Aynı şekilde Hasan işe giriyor adamı var, Mehmet ağzıyla kuş tutsa işe giremiyor; adamı yok.
İhaleyi, A firması alıyor çünkü iktidarın adamı, B firması alamıyor çünkü iktidardan tanıdığı yok. Bu durumda B firmasının büyümesi düşünülebilir mi?
Hayır.
Bu ve benzeri bütün toplumsal alanlarda yaratılan çıkara dayalı ilişki düzeni beraberinde, taraflarda, ya haksızlık duygusunun verdiği ağır bir yoksunluk duygusu yaratmaz mı?
Yaratır elbet.
Öyle ise, kimse çıkar düzeninden adalet beklemesin. Eğer bu düzen; bize ve bizim gibilere adalet veremiyorsa, biz hak ettiklerimizi nasıl alacağız? İki şıkımız var: Bir, biz de onlar gibi yapacağız. Kural düzen tanımayacağız. İki, zor kullanacağız, öfke doğuracağız.

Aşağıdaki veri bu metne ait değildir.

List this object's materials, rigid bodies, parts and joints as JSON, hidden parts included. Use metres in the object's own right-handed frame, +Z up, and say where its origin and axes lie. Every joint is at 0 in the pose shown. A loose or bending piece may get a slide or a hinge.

Demek ki neymiş? Çıkar düzeninde huzur olmazmış ve toplum, çürüme sürecine girermiş. Buna bir de doğalgaz, elektrik, su, vergi zamlarını ekleyin.
N'oldu şimdi?
Çıkar ve eşitsizlik yetmezmiş gibi bir de baskı ilave ettiniz. Ekonomik yük ve getirdiği ağır baskı. İşte toplumu oluşturan her bir hücreyi (aileyi) köşeye sıkıştırdınız. Orada yarattığınız baskı düzenin sonunda iç çatışmalar başladı. Geçinemeyenler, artık aile içi küçük kusurları büyütecekler ve birbirlerine saldıracaklar. Veya durumu kabullenip devlete küsecekler. Değilse, seçimi bekleyecek hesap soracaklar. Ailesine göre değişir.
Çıkar düzeni sonsuza kadar sürdürülemez.